This article was published 10/11/2018 (1666 days ago), so information in it may no longer be current.
Difficult People is Toronto writer Catriona Wright’s bombastic fictional debut. The social realist’s short stories are reminiscent of the mordant, yet satiric fictions of Lynn Coady (Hell Going), Cordelia Strube (Lemon) and Zsuzsi Gartner (Better Living Through Plastic Explosives). Short-story lovers will also recognize the indelible influence of Alice Munro’s fatalistic neo-gothic prose.
Wright was born in the 1980s, yet her work reflects the soul of a disaffected Generation Xer. Each story in this brilliant collection reverberates with raw disappointment and longing as the broken characters angrily confront, or slickly deny, their thwarted ambitions and obvious personal limitations.
To earn her daily bread, Wright is employed as a teacher and editor. The poetry editor for the Puritan and co-founder of Desert Pets Press, Wright published Table Manners (Vehicule Press), a “gastronomical” poetry collection, in 2017.
Difficult People is a tour de force — there isn’t a single flaw in this airtight collection populated by a modern cast of misfit characters. The collection serves up well-wrought set pieces such as Lean into the Mic, where Amanda is a struggling standup comic with the wry sensibility of a philosopher. Although she prizes autonomy, Amanda is “underwritten” by her beleaguered white-collar partner, Ben.
In a brave bid to restore her sanity, Amanda shutters her Twitter account. “Why would I care about what other people thought of me anyway? I could be strong, an independent woman fearlessly spewing humour and truth into the world, bringing people together in a common emotional experience, freeing them from the compromises, privations and degradations of daily life.”
The protagonist in Them confronts an indifferent roommate who has found a progressive yet insular new social circle. The friendship is strained as the women struggle to maintain their historic high school connection. It’s an honest rendering of what happens when people outgrow each other.
The story is also a searing account of the compromises and difficulties faced by modern university graduates.
Will the narrator continue to binge-drink and remain underemployed at the local lingerie store or accept a foreign teaching assignment?
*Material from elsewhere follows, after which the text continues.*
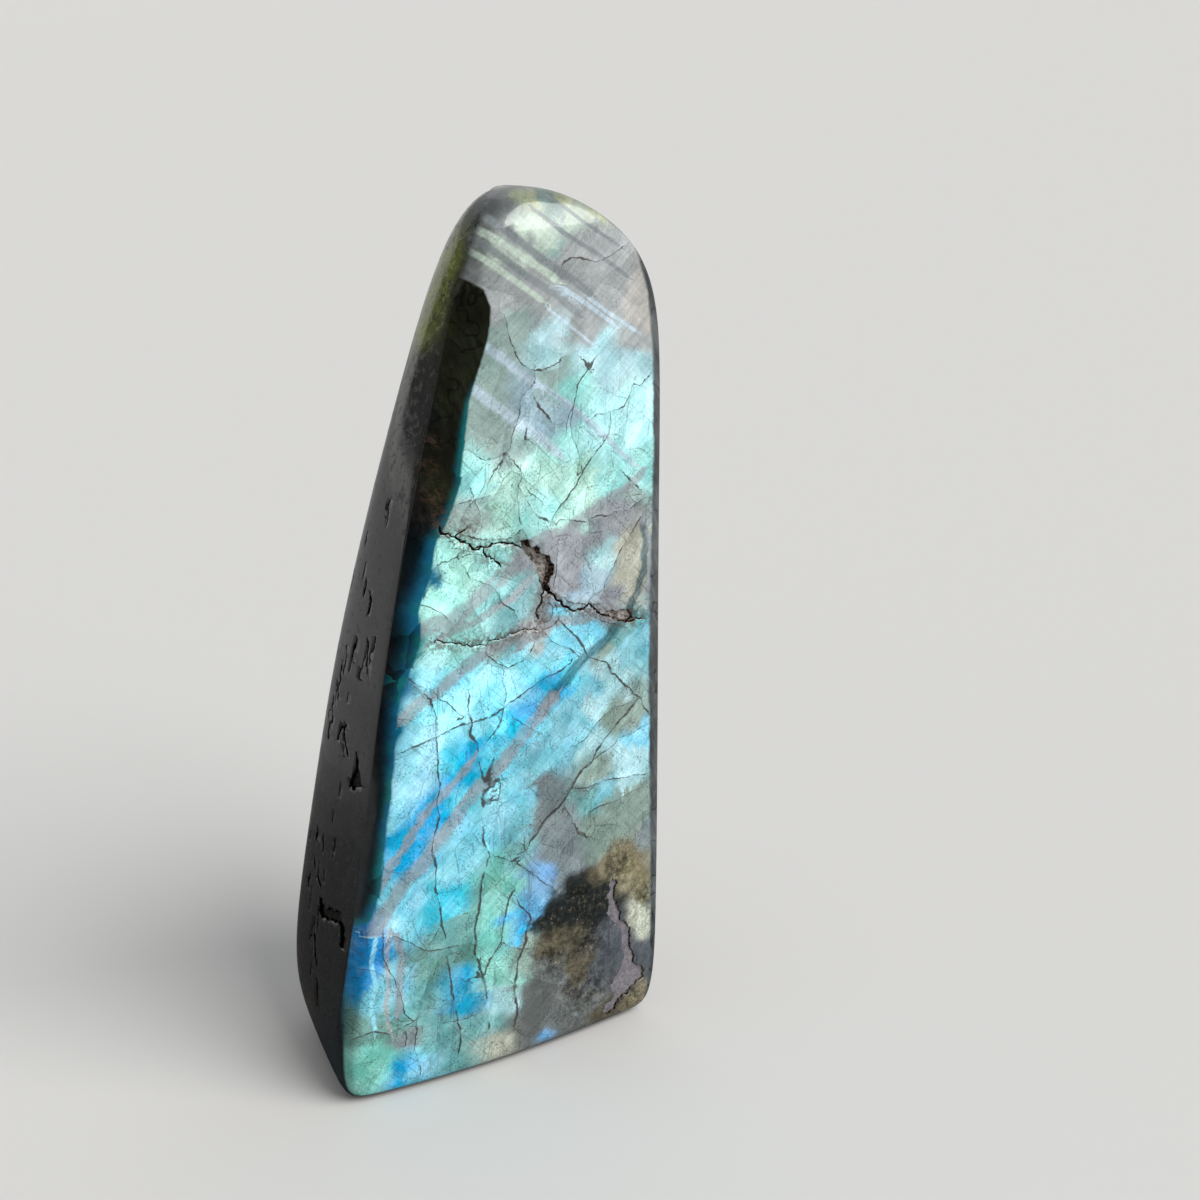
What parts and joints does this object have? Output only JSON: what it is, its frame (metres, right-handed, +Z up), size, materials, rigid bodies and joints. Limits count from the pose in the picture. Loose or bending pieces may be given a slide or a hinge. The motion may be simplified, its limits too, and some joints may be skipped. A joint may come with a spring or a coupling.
{
  "type": "polished labradorite freeform stone",
  "caption": "Tall polished labradorite freeform with a broad flashing face, rounded ground edges and a flat cut base, to stand as a decoration.",
  "frame": {"origin": "middle of the stone's outline seen from above, on the plane of the flat cut base", "axes": "+Z up along the stone's height, -Y out of the broad flashing face, +X towards the upright right-hand edge of that face"},
  "size_m": [0.0524, 0.0322, 0.1181],
  "materials": {
    "labradorite": "polished, with a blue-green flash on the broad face over a near-black body, open cracks and unpolished chips"
  },
  "bodies": {
    "root": {"stone": "labradorite"}
  },
  "joints": []
}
It’s these all-too familiar “compromises, privations and degradations” that Wright details with such dexterity. Every character in this collection has negotiated an unpalatable compromise, deprived themselves of basic needs and faced daily humiliations as they continue to battle the Sisyphean trajectory of modern life. It’s the characters’ persistence when confronted with unrelenting adversity that humanizes their universal struggles.
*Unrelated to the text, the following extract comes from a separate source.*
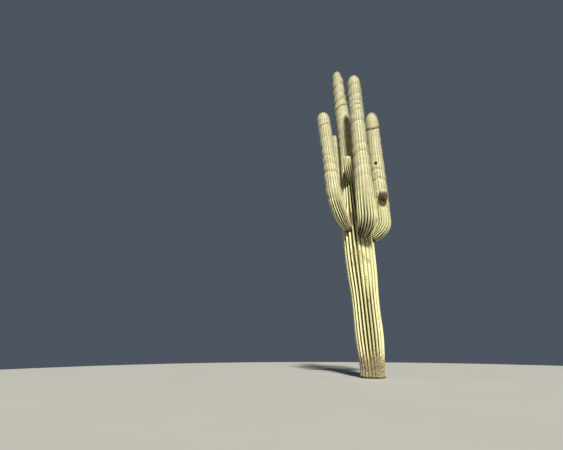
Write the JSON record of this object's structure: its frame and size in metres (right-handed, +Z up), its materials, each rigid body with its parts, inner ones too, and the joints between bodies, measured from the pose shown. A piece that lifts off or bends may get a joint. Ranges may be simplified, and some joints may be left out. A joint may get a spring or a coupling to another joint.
{
  "type": "saguaro cactus",
  "caption": "Tall mature saguaro cactus with a ribbed trunk, four long arms, one short arm and a round bud on the right arm.",
  "frame": {"origin": "middle of the flat cut under the trunk, at ground level", "axes": "+Z up the trunk, -Y towards the side the plant is seen from, +X to that viewer's right"},
  "size_m": [1.5543, 1.1781, 8.7],
  "materials": {
    "trunk_flesh": "waxy ribbed skin, corky at the foot",
    "arm_flesh": "waxy ribbed skin under dense pale spines",
    "bud_flesh": "young skin under brown spines",
    "spines": "stiff straw-coloured spines with grey and brown ones",
    "cork": "rough grey-brown cork and dry scar tissue"
  },
  "bodies": {
    "root": {"trunk": "trunk_flesh", "left_arm_elbow": "arm_flesh", "left_arm_upright": "arm_flesh", "rear_arm_elbow": "arm_flesh", "rear_arm_upright": "arm_flesh", "front_arm_elbow": "arm_flesh", "front_arm_upright": "arm_flesh", "right_arm_elbow": "arm_flesh", "right_arm_upright": "arm_flesh", "small_arm": "arm_flesh", "bud": "bud_flesh"}
  },
  "joints": []
}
The earnest reader will find no happy endings in Difficult People, no success against all odds stories, nor clean and tidy relationships. The young female characters either fret about an unwanted pregnancy or long for a baby. No one seems to be fulfilled. The challenge is to humbly accept what is offered to them by the capricious Fates.
Content Moderator, the opening story, is a crackling portrayal of a desperate woman who can’t erase the lingering and vivid imagery of “an ornate swastika tattooed on a flabby back” or “a pool of blood, maroon and shining” posted by the anonymous users of an app.
The protagonist is a disaffected academic fuelled by self-disgust and Merlot who imagines “plucking out my eyeballs and soaking them in a vat of antiseptic.” Her elusive dream of a tenure-track position in Canadian literature has been supplanted by a nightmarishly exhausting day job censoring content for her corporate client:
“I reassured myself that the job had important benefits. The pay was good, three times better than the contract teaching job I had before, good enough for me to buy a new car and to move into a bigger and much less roach-infested place, and I liked being able to tell people, particularly my parents and former classmates, that I worked in tech now.”
While these characters are certainly Difficult People, in Wright’s capable hands they shift imperceptibly from snarky underachievers to unsung heroes.
This ambitious collection reinforces the dynamic state of the short story. Well done, Catriona Wright — you have won this difficult reader’s admiration.
Independent journalist Patricia Dawn Robertson lives and writes in a Saskatchewan small town populated by other “local characters.”